*Description of the task*: How many lines of these entries hold the string "parts"? Reply with the number alone.

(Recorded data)
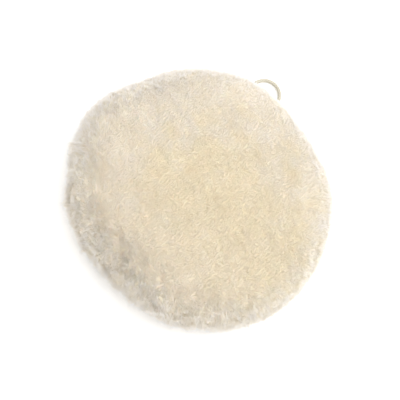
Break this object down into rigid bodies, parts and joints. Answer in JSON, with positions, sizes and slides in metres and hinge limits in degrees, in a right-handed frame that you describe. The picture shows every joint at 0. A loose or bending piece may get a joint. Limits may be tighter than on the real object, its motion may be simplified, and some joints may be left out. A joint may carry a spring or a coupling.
{
  "type": "tie-on lambswool polishing bonnet",
  "caption": "Round sheepskin polishing pad cover with a flat pile face, a turned-in pile skirt and a drawcord hem that closes behind a backing pad.",
  "frame": {"origin": "centre of the bonnet at the level of the table it lies on, with the polishing face up", "axes": "+Z out of the polishing face, along the axis it turns about; +Y towards the opening where the drawcord leaves the hem"},
  "size_m": [0.2072, 0.241, 0.047],
  "materials": {
    "face_wool": "sheared lambswool pile, cream, soft and matt",
    "rim_wool": "lambswool pile, cream, a little longer and curlier",
    "hide": "suede flesh side of a tanned sheepskin, matt",
    "tape": "natural cotton twill tape",
    "cord": "natural braided cotton",
    "thread": "waxed polyester sewing thread, natural white"
  },
  "bodies": {
    "root": {"face_hide": "hide", "face_pile": "face_wool", "skirt_hide_1": "hide", "skirt_hide_2": "hide", "skirt_hide_3": "hide", "skirt_pile_1": "rim_wool", "skirt_pile_2": "rim_wool", "skirt_pile_3": "rim_wool", "face_seam_thread": "thread", "strip_join_stitches": "thread", "hem_tape": "tape", "hem_stitching": "thread", "exit_bartacks": "thread", "drawcord_in_hem": "cord", "drawcord_loop": "cord", "drawcord_short_end": "cord", "drawcord_knot": "cord", "drawcord_tail_right": "cord", "drawcord_tail_middle": "cord", "tail_stopper_knots": "cord"}
  },
  "joints": []
}
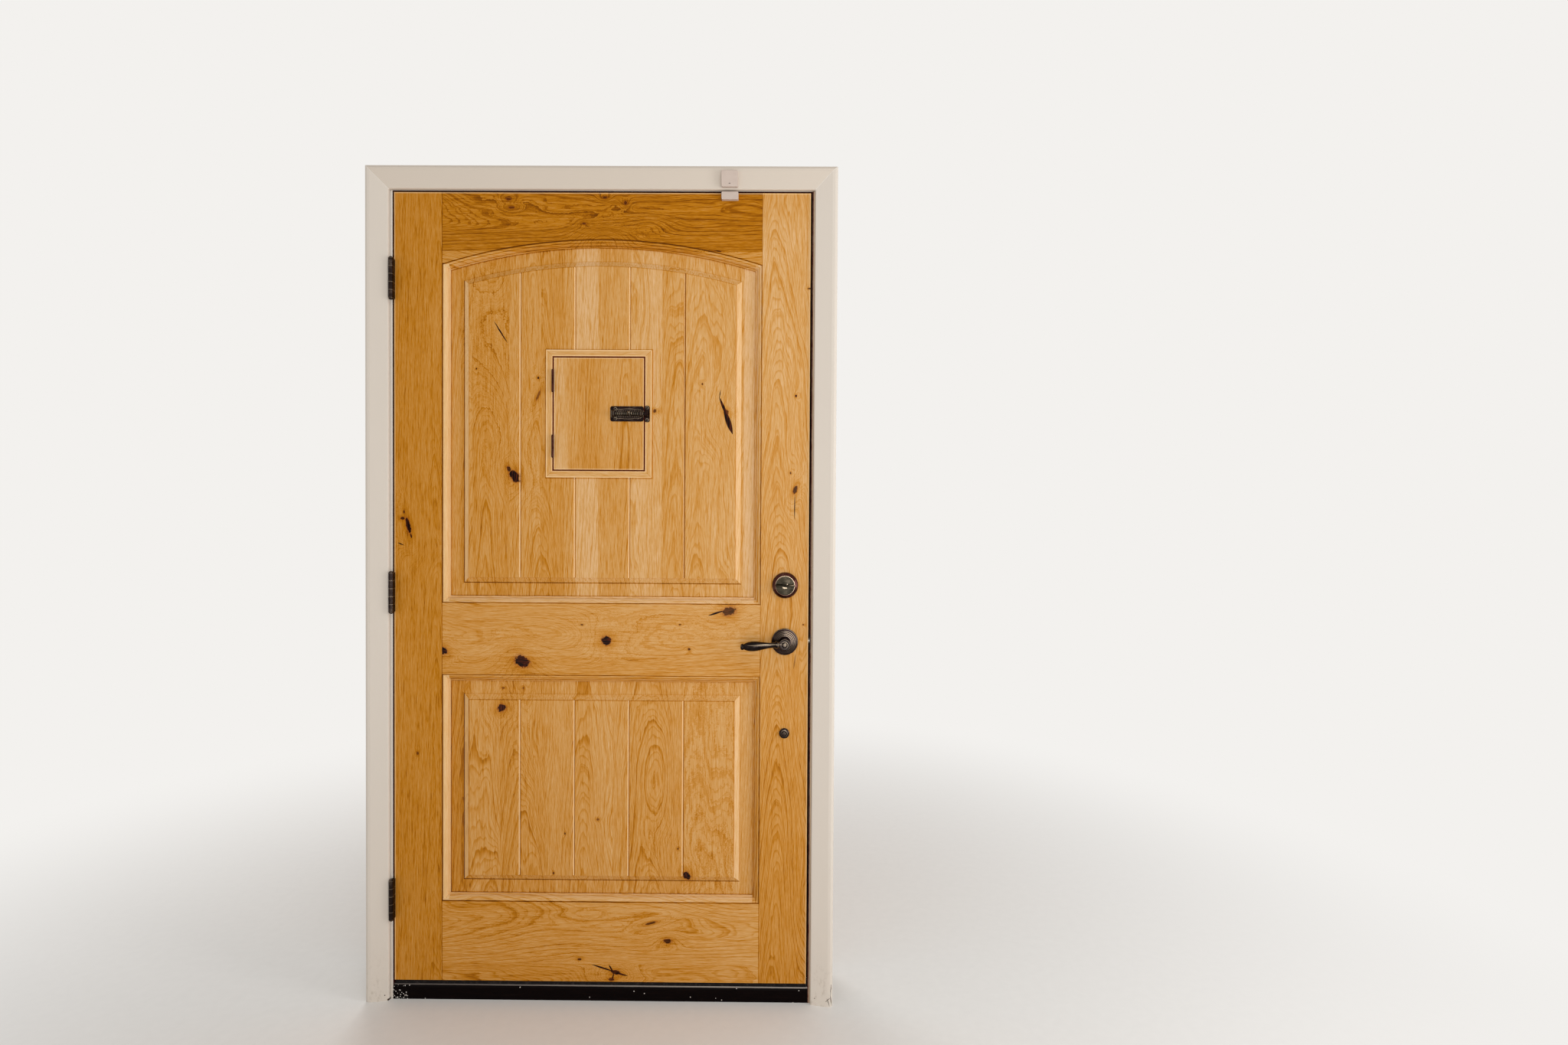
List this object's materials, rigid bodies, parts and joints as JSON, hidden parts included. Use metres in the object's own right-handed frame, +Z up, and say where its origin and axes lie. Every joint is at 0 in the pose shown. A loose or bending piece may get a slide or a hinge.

*Exercise answer*: 2